The second class of Fakirs are simply disreputable beggars who wander round extorting, under the guise of religion, alms from the charitable and practising on the superstitions of the villagers. As a rule they make no real pretence of leading a religious life. They were said to number nearly a million [as of 1911]. Many of them are known as "Jogi," and lay claim to miraculous powers which they declare have become theirs by the practice of abstinence and extreme austerities. The tortures which some of these wretches will inflict upon themselves are almost incredible. They will hold their arms over their heads until the muscles atrophy, will keep their fists clenched till the nails grow through the palms, will lie on beds of nails, cut and stab themselves, drag, week after week, enormous chains loaded with masses of iron, or hang themselves before a fire near enough to scorch. Most of them are inexpressibly filthy and verminous.
In 1936, a Tori Khel Wazir named Mira Ali Khan began an anti-government campaign in Waziristan that continually menaced the British until their departure from India in 1947. More commonly known as the Faqir of Ipi, he first gained British attention when he tried to disrupt a trial in Bannu. The British had little success in capturing or killing important fugitives in Waziristan. The Mullah Powindah and the Faqir of Ipi eluded British pursuit for decades. The Pashtun tenant of melmastia, the complex terrain of Waziristan, and their religious status helped ensured Powindah and the Faqir never were killed or captured by the British.
The Faqir of Ipi's anti-government rhetoric prompted a two column British show of force through northern Waziristan. In contrast to other punitive expeditions, the British operated under restrictive rules of engagement which forbade troops to shoot until shot at. Every military rule for effective Frontier warfare was in conflict with political rules - all of which the tribesmen knew very well and took every advantage. During the 1933-37 operations by the British against the Fakir of Ipi in North Waziristan, the Mahsuds from South Waziristan, Ahmed Wazirs from Bannu, Bhittanis and Bakka Khels from Bannu FR, operated under Ipi's flag.
The show of force, intended to demonstrate British strength, ended in disaster as tribesmen continually attacked the columns and inflicted heavy casualties. The failure of the columns elevated the Faqir of Ipi's prestige and incited the Wazirs, Mahsuds, Bhittanis, and even Afghans across the border to rally to his cause. The British responded by sending four more brigades to Razmak in 1937. Though the British hoped to catch the Faqir of Ipi in a fixed engagement, he never made a stand and eluded capture. In April 1937, tribesmen ambushed a British convoy traveling to Wana and killed or wounded 92 officers and soldiers.

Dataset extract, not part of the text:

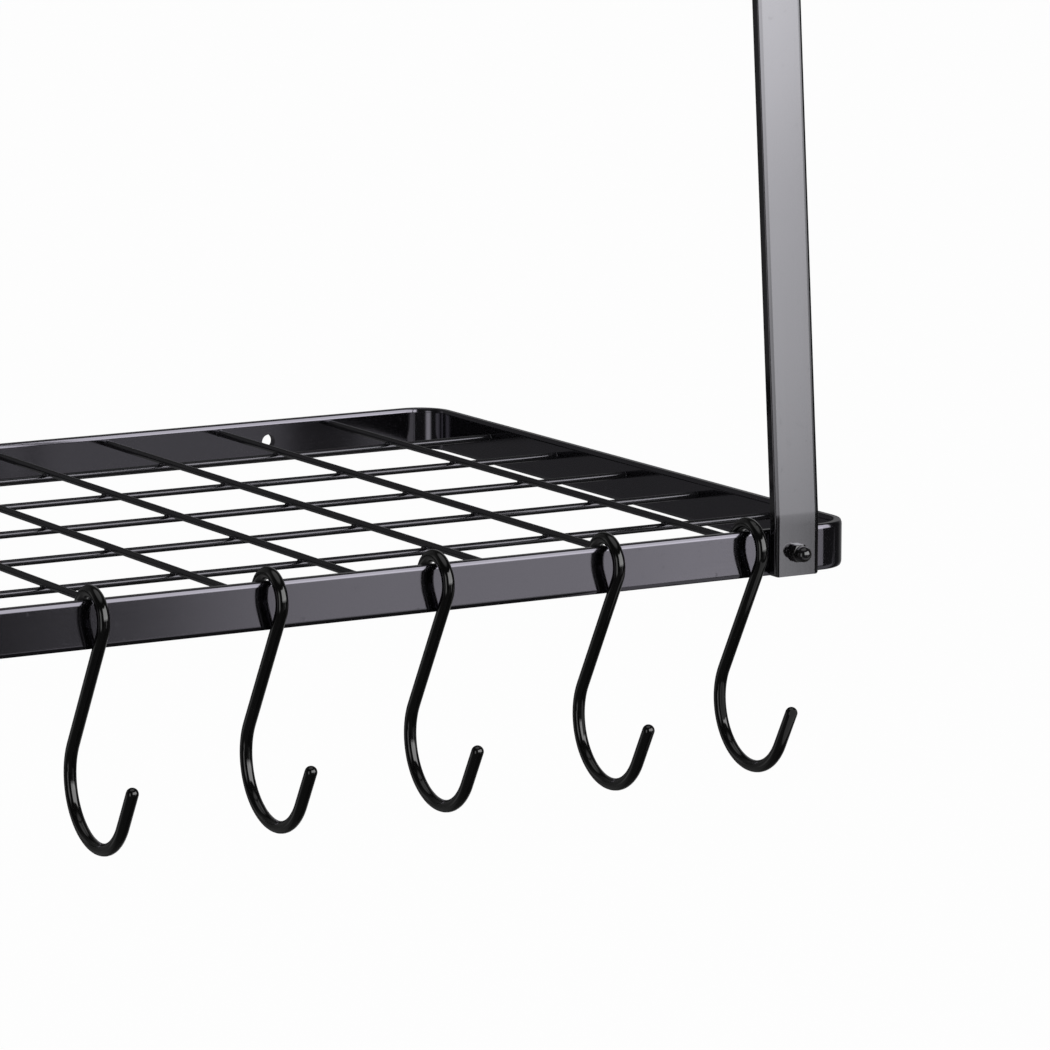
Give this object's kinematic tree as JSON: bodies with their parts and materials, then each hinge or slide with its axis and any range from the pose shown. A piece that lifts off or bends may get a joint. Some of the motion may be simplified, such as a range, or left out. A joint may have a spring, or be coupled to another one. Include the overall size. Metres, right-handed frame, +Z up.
{
  "type": "wall-mounted pot rack",
  "caption": "Wall-mounted pot rack: flat-bar shelf rim with a welded wire grid, straps back to the wall, and S-hooks that swing on its front rail.",
  "frame": {"origin": "on the wall plane, midway between the two wall-screw holes of the back rail", "axes": "+X along the wall to the right, +Y into the wall, +Z up; the rack lies on the -Y side"},
  "size_m": [0.904, 0.3899, 0.4959],
  "materials": {
    "graphite_bar": "satin graphite grey, slightly metallic",
    "dark_wire": "satin dark grey",
    "black_hook": "gloss black",
    "black_fastener": "gloss black"
  },
  "bodies": {
    "rack": {"shelf_rim": "graphite_bar", "long_wire_1": "dark_wire", "long_wire_2": "dark_wire", "long_wire_3": "dark_wire", "long_wire_4": "dark_wire", "long_wire_5": "dark_wire", "cross_wire_01": "dark_wire", "cross_wire_02": "dark_wire", "cross_wire_03": "dark_wire", "cross_wire_04": "dark_wire", "cross_wire_05": "dark_wire", "cross_wire_06": "dark_wire", "cross_wire_07": "dark_wire", "cross_wire_08": "dark_wire", "cross_wire_09": "dark_wire", "cross_wire_10": "dark_wire", "cross_wire_11": "dark_wire", "cross_wire_12": "dark_wire", "cross_wire_13": "dark_wire", "cross_wire_14": "dark_wire", "cross_wire_15": "dark_wire", "strap_left": "graphite_bar", "strap_right": "graphite_bar", "strap_bolts": "black_fastener", "cap_nuts": "black_fastener"},
    "hook_01_body": {"hook_01": "black_hook"},
    "hook_02_body": {"hook_02": "black_hook"},
    "hook_03_body": {"hook_03": "black_hook"},
    "hook_04_body": {"hook_04": "black_hook"},
    "hook_05_body": {"hook_05": "black_hook"},
    "hook_06_body": {"hook_06": "black_hook"},
    "hook_07_body": {"hook_07": "black_hook"},
    "hook_08_body": {"hook_08": "black_hook"},
    "hook_09_body": {"hook_09": "black_hook"},
    "hook_10_body": {"hook_10": "black_hook"},
    "hook_11_body": {"hook_11": "black_hook"},
    "hook_12_body": {"hook_12": "black_hook"}
  },
  "joints": [
    {"name": "hook_01_swing", "type": "hinge", "parent": "rack", "child": "hook_01_body", "pos_m": [-0.40025, -0.354, 0.00205], "axis": [1, 0, 0], "range_deg": [-65, 2]},
    {"name": "hook_02_swing", "type": "hinge", "parent": "rack", "child": "hook_02_body", "pos_m": [-0.32544, -0.354, 0.00205], "axis": [1, 0, 0], "range_deg": [-65, 2]},
    {"name": "hook_03_swing", "type": "hinge", "parent": "rack", "child": "hook_03_body", "pos_m": [-0.25402, -0.354, 0.00205], "axis": [1, 0, 0], "range_deg": [-65, 2]},
    {"name": "hook_04_swing", "type": "hinge", "parent": "rack", "child": "hook_04_body", "pos_m": [-0.1817, -0.354, 0.00205], "axis": [1, 0, 0], "range_deg": [-65, 2]},
    {"name": "hook_05_swing", "type": "hinge", "parent": "rack", "child": "hook_05_body", "pos_m": [-0.10622, -0.354, 0.00205], "axis": [1, 0, 0], "range_deg": [-65, 2]},
    {"name": "hook_06_swing", "type": "hinge", "parent": "rack", "child": "hook_06_body", "pos_m": [-0.03797, -0.354, 0.00205], "axis": [1, 0, 0], "range_deg": [-65, 2]},
    {"name": "hook_07_swing", "type": "hinge", "parent": "rack", "child": "hook_07_body", "pos_m": [0.0339, -0.354, 0.00205], "axis": [1, 0, 0], "range_deg": [-65, 2]},
    {"name": "hook_08_swing", "type": "hinge", "parent": "rack", "child": "hook_08_body", "pos_m": [0.10622, -0.354, 0.00205], "axis": [1, 0, 0], "range_deg": [-65, 2]},
    {"name": "hook_09_swing", "type": "hinge", "parent": "rack", "child": "hook_09_body", "pos_m": [0.18216, -0.354, 0.00205], "axis": [1, 0, 0], "range_deg": [-65, 2]},
    {"name": "hook_10_swing", "type": "hinge", "parent": "rack", "child": "hook_10_body", "pos_m": [0.25538, -0.354, 0.00205], "axis": [1, 0, 0], "range_deg": [-65, 2]},
    {"name": "hook_11_swing", "type": "hinge", "parent": "rack", "child": "hook_11_body", "pos_m": [0.33312, -0.354, 0.00205], "axis": [1, 0, 0], "range_deg": [-65, 2]},
    {"name": "hook_12_swing", "type": "hinge", "parent": "rack", "child": "hook_12_body", "pos_m": [0.40025, -0.354, 0.00205], "axis": [1, 0, 0], "range_deg": [-65, 2]}
  ]
}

The challenges of the elusive enemy and broken terrain in Waziristan forced the British to operate in a very deliberate and set piece manner that ultimately inhibited flexibility and initiative. The British responded to their failure to subdue the Faqir of Ipi by destroying villages but achieved nothing conclusive. By late 1937, the heavy destruction eventually dampened support for the Faqir. The British consequently decided that a large presence inside Waziristan was counterproductive and reduced troop levels to pre-crisis levels. Fighting flared up again in 1938-9, albeit on a smaller scale. The Faqir managed to raid Bannu, at further expense to British prestige.
During the war (1939-1945) the Axis tried to stir a tribal rising in the NWFP against the British. Their main purpose was to engage the British Indian army in the tribal belt to prevent Indian armed forces from being sent to the Mediterranean. After the war it was revealed at the Nueremberg Trials that the Italians had planned, with the support of the Germans, to induce Mirza Ali Khan (Faqir of lpi), the legendary anti-British Pashtoon religious warrior, to carry pro-Axis propaganda and to create troubles in the NWFP. The Faqir of Ipi, as reported by the Intelligence Diary dated 10 November 1941 is said to be very much displeased at the Afghan Government's decision in expelling the Germans and Italians, and is now spreading propaganda against the Yahya Khan regime among his followers in the Southern Province'. The Faqir of Ipi consented to the Axis proposal of establishing a radio transmitter station in the tribal belt to intensify the anti-British propaganda.
The Faqir continued menacing the British until their departure in 1947, but violence did not reach the same levels it did during the 1930s. The first major incident took place in July 1948, when Faqir of Ipi, supported by Afghanistan, attacked the Dattakhel and Boya posts in North Waziristan and set them on fire. His Lashkar (fighters) even surrounded Razmak, Dosalli and Thal areas inside Pakistan. But the Pakistani scouts and loyal tribesmen fought them back.
The British left India without ever capturing or killing the Faqir of Ipi. He later died of natural causes in 1960. Central Waziristan (North & South Waziristan) was the hunting ground of the Faqir of Ipi and presently, Niaz Ali, his nephew. The Frontier Corps moved into the old and historic cantonment and posts and by end 1976, a Cadet College had been conceived at Razmak - something totally unthought of.
The parallels between the hunt for the Faqir of Ipi and bin Laden are obvious.